Basic Biology V
Stem Cell Use:
Embryonic Stem Cell
Human embryonic stem cells (hESCs) are capable of unlimited reproduction and retain the ability to differentiate into all cell types in the human body. Therefore, hESCs hold great promise for human cell and tissue replacement therapy. However, our knowledge on how to differentiate them into desired cell types for therapy remains limited. The overall goal of this proposal is to address this lack of knowledge to improve the feasibility of large production of hESCs and routine derivation of therapeutically valuable cells from hESCs. We propose to establish a systems biology approach, which will be continuously optimized with our experimental data, to provide intelligent guidance on how to differentiate hESCs into various cell lineages for therapy. The combination of the proposed bioinformatics and experimental approaches will provide a unique opportunity to address the needs for hESC-based replacement therapy.

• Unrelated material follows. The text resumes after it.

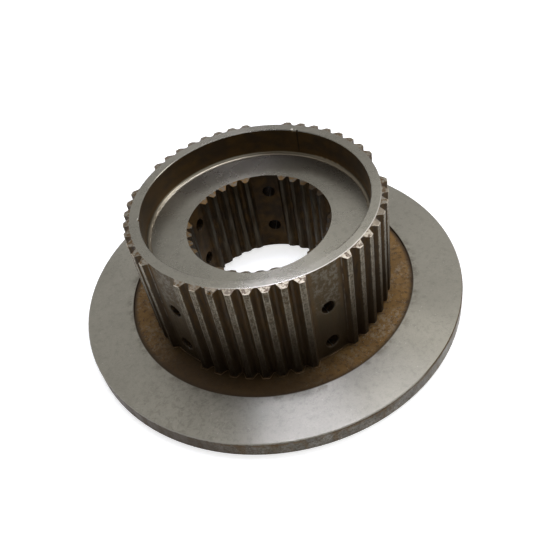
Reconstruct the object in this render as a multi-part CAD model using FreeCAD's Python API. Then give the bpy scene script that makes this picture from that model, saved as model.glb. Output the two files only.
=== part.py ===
import FreeCAD, Part
import math
import os

# Clutch hub: a round flange with a splined sleeve on it, turned and cut from one piece.
# Millimetres, +Z up. The origin is on the axis, in the plane of the flange's back face.
# +X points through the middle of the toothless window that both splines share.

# Flange
flange_radius = 100.0
flange_thickness = 9.2
flange_top_chamfer = 0.4
flange_bottom_chamfer = 0.6

# Turned relief in the flange face, round the foot of the sleeve
relief_width = 11.45
relief_depth = 1.2

# Sleeve: its height above the flange face, and the wall between teeth and counterbore
sleeve_height = 57.3
rim_wall = 4.8
rim_edge_break = 0.35

# Pressure angle of both splines
pressure_angle = 30.0

# Outer spline: groups of teeth, with teeth left out between two groups
outer_module = 2.5
outer_group_counts = (8, 8, 8, 8, 8)
outer_missing_count = 2
outer_tip_height = 1.25
outer_root_depth = 1.875
outer_root_break = 0.45
outer_tip_break = 0.22
outer_end_drop = 0.55

# Scalloped step that the cutter leaves round the foot of the teeth
foot_step_width = 0.9
foot_step_height = 0.45

# Inner spline, widened outwards from its pitch circle by a profile shift
inner_module = 2.0
inner_group_counts = (5, 5, 4, 5, 5)
inner_missing_count = 2
inner_profile_shift = 0.9
inner_root_depth = 2.2
inner_root_break = 0.35
inner_tip_break = 0.2

# Lead at both ends of the inner spline: its angle, and how far it passes the tooth roots below
lead_angle = 30.0
lead_past_roots = 1.2

# Counterbore in the free end of the sleeve
counterbore_depth = 15.2
counterbore_corner_round = 2.0

# Oil holes: two in the middle of each window of the outer spline, through the wall
hole_radius = 3.5
hole_above_flange = 7.3
hole_below_counterbore = 10.9
hole_edge_break = 0.45

# Length by which a cutting tool runs past the face that it opens
overrun = 3.0


def involute(angle):
    """The involute function of an angle in radians."""
    return math.tan(angle) - angle


def at(radius, angle, height=0.0):
    """A point at a radius and an angle in radians."""
    return FreeCAD.Vector(radius * math.cos(angle), radius * math.sin(angle), height)


class Spline:
    """An involute spline whose lobes are the teeth of a shaft or the spaces of a bore."""

    def __init__(self, module, group_counts, missing, low_offset, high_offset, shift):
        self.group_counts = group_counts
        self.missing = missing
        pitches = sum(group_counts) + missing * len(group_counts)
        self.pitch_angle = 2.0 * math.pi / pitches
        self.pitch_radius = module * pitches / 2.0
        self.low_radius = self.pitch_radius + low_offset
        self.high_radius = self.pitch_radius + high_offset
        slant = math.radians(pressure_angle)
        self.base_radius = self.pitch_radius * math.cos(slant)
        self.involute_at_pitch = involute(slant)
        self.lobe_half = self.pitch_angle / 4.0 + shift * math.tan(slant) / self.pitch_radius

    def window_reach(self):
        """The angle from the middle of a window to the first tooth beside it."""
        return (self.missing + 1) / 2.0 * self.pitch_angle

    def tooth_groups(self):
        """For each group, the angle of the window before it and the angles of its teeth."""
        window = 0.0
        listed = []
        for count in self.group_counts:
            first = window + self.window_reach()
            teeth = [first + index * self.pitch_angle for index in range(count)]
            listed.append((window, teeth))
            window = teeth[-1] + self.window_reach()
        return listed

    def narrowing(self, radius):
        """The angle by which half a lobe is narrower at a radius than at the pitch circle."""
        here = math.acos(min(1.0, self.base_radius / radius))
        return involute(here) - self.involute_at_pitch


def circle_edge(radius, angle_from, angle_to):
    """An arc of a circle about the axis."""
    middle = at(radius, (angle_from + angle_to) / 2.0)
    return Part.Arc(at(radius, angle_from), middle, at(radius, angle_to)).toShape()


def lobed_face(spline, lobes, low_cut, high_cut, grow=0.0, curved=True):
    """A flat face with involute lobes, grown outwards by an even offset.

    lobes holds the centre angle and the half angle at the pitch circle of each lobe. Each flank
    ends in a small flat, low_cut wide at the foot of the lobe and high_cut wide at its top. A
    flank that isn't curved is the straight line between its ends.
    """
    low = spline.low_radius + grow
    high = spline.high_radius + grow
    foot = low + low_cut
    top = high - high_cut
    middle = (foot + top) / 2.0

    def half_angle(half, radius):
        return half - spline.narrowing(radius) + grow / spline.base_radius

    edges = []
    for index, (centre, half) in enumerate(lobes):
        crest = half_angle(half, high) - high_cut / high
        reach = half_angle(half, low) + low_cut / low
        for side in (-1.0, 1.0):
            flank = [at(r, centre + side * half_angle(half, r)) for r in (foot, middle, top)]
            if curved:
                edges.append(Part.Arc(*flank).toShape())
            else:
                edges.append(Part.makeLine(flank[0], flank[2]))
            if low_cut > 0.0:
                edges.append(Part.makeLine(at(low, centre + side * reach), flank[0]))
            if high_cut > 0.0:
                edges.append(Part.makeLine(flank[2], at(high, centre + side * crest)))
        edges.append(circle_edge(high, centre - crest, centre + crest))
        next_centre, next_half = lobes[(index + 1) % len(lobes)]
        if index + 1 == len(lobes):
            next_centre += 2.0 * math.pi
        next_reach = half_angle(next_half, low) + low_cut / low
        edges.append(circle_edge(low, centre + reach, next_centre - next_reach))
    return Part.Face(Part.Wire(Part.__sortEdges__(edges)))


def prism(face, bottom, top):
    """A face pushed up from one height to another."""
    face.translate(FreeCAD.Vector(0, 0, bottom))
    return face.extrude(FreeCAD.Vector(0, 0, top - bottom))


def turned(corners):
    """A solid turned about the axis from a closed outline of (radius, height) corners.

    A corner with four numbers is an arc: a point that it passes, then its end.
    """
    points = [FreeCAD.Vector(corner[-2], 0, corner[-1]) for corner in corners]
    edges = []
    for index in range(1, len(corners)):
        if len(corners[index]) == 4:
            passed = FreeCAD.Vector(corners[index][0], 0, corners[index][1])
            edges.append(Part.Arc(points[index - 1], passed, points[index]).toShape())
        else:
            edges.append(Part.makeLine(points[index - 1], points[index]))
    edges.append(Part.makeLine(points[-1], points[0]))
    face = Part.Face(Part.Wire(edges))
    return face.revolve(FreeCAD.Vector(0, 0, 0), FreeCAD.Vector(0, 0, 1), 360)


outer = Spline(
    outer_module, outer_group_counts, outer_missing_count,
    -outer_root_depth, outer_tip_height, 0.0,
)
inner = Spline(
    inner_module, inner_group_counts, inner_missing_count,
    0.0, inner_root_depth, inner_profile_shift,
)

relief_radius = outer.high_radius + relief_width
relief_floor = flange_thickness - relief_depth
sleeve_top = flange_thickness + sleeve_height
sleeve_seat = relief_floor / 2.0
counterbore_radius = outer.low_radius - rim_wall
counterbore_floor = sleeve_top - counterbore_depth
lead_slope = math.tan(math.radians(lead_angle))


def outer_teeth():
    """The lobes of the outer spline: its teeth."""
    return [
        (angle, outer.lobe_half)
        for window, teeth in outer.tooth_groups()
        for angle in teeth
    ]


def inner_spaces():
    """The lobes of the inner spline: its spaces, with each window one wide space."""
    window_half = inner.lobe_half + inner.missing * inner.pitch_angle / 2.0
    spaces = []
    for window, teeth in inner.tooth_groups():
        spaces.append((window, window_half))
        for angle in teeth[:-1]:
            spaces.append((angle + inner.pitch_angle / 2.0, inner.lobe_half))
    return spaces


def flange():
    """The flange with its relief."""
    return turned([
        (0.0, 0.0),
        (flange_radius - flange_bottom_chamfer, 0.0),
        (flange_radius, flange_bottom_chamfer),
        (flange_radius, flange_thickness - flange_top_chamfer),
        (flange_radius - flange_top_chamfer, flange_thickness),
        (relief_radius, flange_thickness),
        (relief_radius, relief_floor),
        (0.0, relief_floor),
    ])


def sleeve():
    """The sleeve with the outer teeth, their sloping free ends and the counterbore."""
    corner = counterbore_corner_round
    arc_inset = corner - corner * math.cos(math.pi / 4.0)
    end_slope = outer_end_drop / (outer.high_radius - outer.low_radius)
    past_teeth = outer.high_radius + overrun
    envelope = turned([
        (0.0, sleeve_seat),
        (past_teeth, sleeve_seat),
        (past_teeth, sleeve_top - end_slope * (past_teeth - outer.low_radius)),
        (outer.low_radius, sleeve_top),
        (counterbore_radius + rim_edge_break, sleeve_top),
        (counterbore_radius, sleeve_top - rim_edge_break),
        (counterbore_radius, counterbore_floor + corner),
        (
            counterbore_radius - arc_inset, counterbore_floor + arc_inset,
            counterbore_radius - corner, counterbore_floor,
        ),
        (0.0, counterbore_floor),
    ])
    face = lobed_face(outer, outer_teeth(), outer_root_break, outer_tip_break)
    return prism(face, sleeve_seat, sleeve_top).common(envelope)


def foot_step():
    """The low scalloped step that follows the teeth at the bottom of the relief."""
    face = lobed_face(outer, outer_teeth(), 0.0, 0.0, foot_step_width, curved=False)
    return prism(face, sleeve_seat, relief_floor + foot_step_height)


def splined_bore():
    """The room inside the bore: the spline's spaces and the tapered lead at both ends."""
    face = lobed_face(inner, inner_spaces(), inner_tip_break, inner_root_break)
    room = prism(face, -overrun, counterbore_floor + overrun)
    mouth = inner.high_radius + lead_past_roots / lead_slope
    lower_lead = turned([
        (0.0, -overrun),
        (mouth + overrun / lead_slope, -overrun),
        (0.0, mouth * lead_slope),
    ])
    upper_lead = turned([
        (0.0, counterbore_floor + overrun),
        (inner.high_radius + overrun / lead_slope, counterbore_floor + overrun),
        (0.0, counterbore_floor - inner.high_radius * lead_slope),
    ])
    return room.fuse([lower_lead, upper_lead])


def oil_hole(angle, height):
    """A radial hole with a broken outer edge, from the bore out past the window."""
    surface = outer.low_radius
    start = inner.low_radius / 2.0
    outwards = at(1.0, angle)
    drill_length = surface + overrun - start
    drill = Part.makeCylinder(hole_radius, drill_length, at(start, angle, height), outwards)
    flare_start = at(surface - hole_edge_break, angle, height)
    flare_length = hole_edge_break + overrun
    flare = Part.makeCone(
        hole_radius, hole_radius + flare_length, flare_length, flare_start, outwards
    )
    return drill.fuse(flare)


def oil_holes():
    """Two holes, one above the other, in the middle of each window of the outer spline."""
    heights = (
        flange_thickness + hole_above_flange,
        counterbore_floor - hole_below_counterbore,
    )
    return [
        oil_hole(window, height)
        for window, teeth in outer.tooth_groups()
        for height in heights
    ]


def clutch_hub():
    """The whole hub as one solid."""
    body = flange().fuse([sleeve(), foot_step()])
    body = body.cut([splined_bore()] + oil_holes())
    return body.removeSplitter().Solids[0]


os.makedirs("parts", exist_ok=True)
hub = clutch_hub()
hub.exportStep("parts/clutch_hub.step")
print("clutch_hub valid:", hub.isValid(), "faces:", len(hub.Faces), "volume:", round(hub.Volume))
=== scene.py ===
"""Clutch hub: worn machined steel with rust, on a pale floor in soft studio light."""

import math

import bmesh
import bpy
from mathutils import Euler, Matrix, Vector


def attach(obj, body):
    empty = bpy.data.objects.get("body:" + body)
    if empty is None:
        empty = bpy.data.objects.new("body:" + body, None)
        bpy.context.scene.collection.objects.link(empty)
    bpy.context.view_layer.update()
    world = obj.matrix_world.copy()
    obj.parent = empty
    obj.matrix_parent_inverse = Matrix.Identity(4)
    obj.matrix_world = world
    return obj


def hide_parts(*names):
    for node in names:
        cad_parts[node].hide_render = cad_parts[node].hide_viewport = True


bl_info = {
    "name": "Clutch hub",
    "version": (1, 0, 0),
    "blender": (4, 5, 0),
    "location": "View3D > Sidebar > Clutch hub",
    "description": "Dresses the clutch hub in worn steel and rust and sets it in a studio",
    "category": "Object",
}

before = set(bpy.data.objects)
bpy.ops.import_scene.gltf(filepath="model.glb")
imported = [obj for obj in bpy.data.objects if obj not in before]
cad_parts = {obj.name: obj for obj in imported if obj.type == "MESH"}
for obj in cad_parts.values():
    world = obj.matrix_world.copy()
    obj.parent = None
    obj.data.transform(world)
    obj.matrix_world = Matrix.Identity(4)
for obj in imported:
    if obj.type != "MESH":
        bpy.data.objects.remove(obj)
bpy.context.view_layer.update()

HUB_NODE = "clutch_hub"
MM = 0.001

# Radii and heights that part one machined surface from the next, in metres
FLANGE_FACE = 9.2 * MM
RELIEF_RADIUS = 75.2 * MM
RELIEF_FLOOR = 8.0 * MM
FOOT_STEP = 8.45 * MM
TIP_RADIUS = 63.75 * MM
ROOT_RADIUS = 60.625 * MM
SLEEVE_TOP = 66.5 * MM
COUNTERBORE_FLOOR = 51.3 * MM
BORE_ROOT = 36.2 * MM
BORE_TIP = 34.0 * MM

# Pitches round the outer spline, and windows without teeth round it
OUTER_PITCHES = 50
WINDOWS = 5

# How the hub's mesh is cleaned, and how sharp the edges are that wear round or shade smooth
WELD_DISTANCE = 2e-6
FLAT_ANGLE = math.radians(0.3)
FOOT_EDGE_ANGLE = math.radians(60.0)
WORN_EDGE_ANGLE = math.radians(25.0)
SMOOTH_ANGLE = math.radians(32.0)

# Kinds of new faces on the hub
ROUNDED = 1
NICKED = 2

# Colours that only one small area has
PALE_SPECK = (0.62, 0.6, 0.55)
# Pale colour of the painted highlight along the rim's outer edge
PAINTED_HIGHLIGHT_STEEL = (0.62, 0.58, 0.53)
RELIEF_MOTTLE = (0.3, 0.245, 0.17)
# Near-black of the sleeve's painted shadow on the relief
RELIEF_SHADOW = (0.036, 0.02, 0.007)
# Pale colour of the foot step's edge, partly wear and partly painted highlight
FOOT_EDGE_WEAR_AND_HIGHLIGHT = (0.19, 0.118, 0.062)
WINDOW_BROWN = (0.1, 0.074, 0.032)
TOOTH_END_STAIN = (0.085, 0.054, 0.034)
FILLET_DULL = (0.12, 0.1, 0.07)
# Bright colour of the fillet's painted highlight
FILLET_PAINTED_HIGHLIGHT = (0.3, 0.27, 0.21)


class HubSizes(bpy.types.PropertyGroup):
    """Sizes of the wear that the dressed hub gets"""

    edge_round: bpy.props.FloatProperty(
        name="Edge round",
        description="Width of the worn round on each sharp outer edge",
        default=0.1 * MM, min=0.01 * MM, max=0.5 * MM, unit="LENGTH", precision=5,
    )
    foot_round: bpy.props.FloatProperty(
        name="Foot round",
        description="Width of the rubbed round on the step at the foot of the teeth",
        default=0.2 * MM, min=0.01 * MM, max=0.4 * MM, unit="LENGTH", precision=5,
    )
    nick_depth: bpy.props.FloatProperty(
        name="Nick depth",
        description="Depth of the deepest nick in an edge",
        default=0.7 * MM, min=0.0, max=1.5 * MM, unit="LENGTH", precision=5,
    )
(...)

Statement of Benefit to California:
Human embryonic stem cells (hESCs) are capable of unlimited self-renewal and retain the ability to differentiate into all cell types in the human body. Therefore, hESCs hold great promise for human cell and tissue replacement therapy. However, due to our limited knowledge of the mechanism underlying the self-renewal and lineage-specific differentiation, it becomes increasingly urgent that more effort must be made to address these knowledge bottlenecks. Our overall goal is to establish a systems biology approach to provide intelligent guidance for our experimental effort to elucidate the mechanisms underlying the lineage-specific differentiation. Achieving this goal will significantly improve our capacity for reliable differentiation of these cells into therapeutically useful cell types. Therefore, the proposed research will benefit California citizens by contributing to the eventual realization of the therapeutic potential of hESCs.
We have made significant progress in developing a systems biology framework towards understanding the regulatory mechanisms of directing differentiation of human embryonic stem cells (hESCs) into specific lineage. The goal of this project is to build genetic regulatory network in hESC and differentiated cells, and reveal the regulatory interactions at the systems level that are critical for lineage specification. In the first year of the funding period, we have completed the aim of identifying regulatory elements in hESC and the four hESC-derived cells by integrating genomic and epigenomic data. This is a powerful method that is general and would have broad applications in constructing cell-type specific genetic networks. Building these networks is essential for deriving cocktails of driving hESC to differentiate into a specific lineage in the following years. In parallel to our computational efforts, we also started experiments to monitor the directed differentiation of hESC into a specific lineage, which will reveal the molecular mechanisms of the computationally predicted cocktails for directed differentiation. Once completed, this project will open a new avenue of developing novel differentiation protocols of differentiating hESC to a specific cell type that can be used for regenerative medicine. The systems biology method developed in this project will help to avoid tedious trial-and-error approach and greatly facilitate design of new protocols much more efficiently.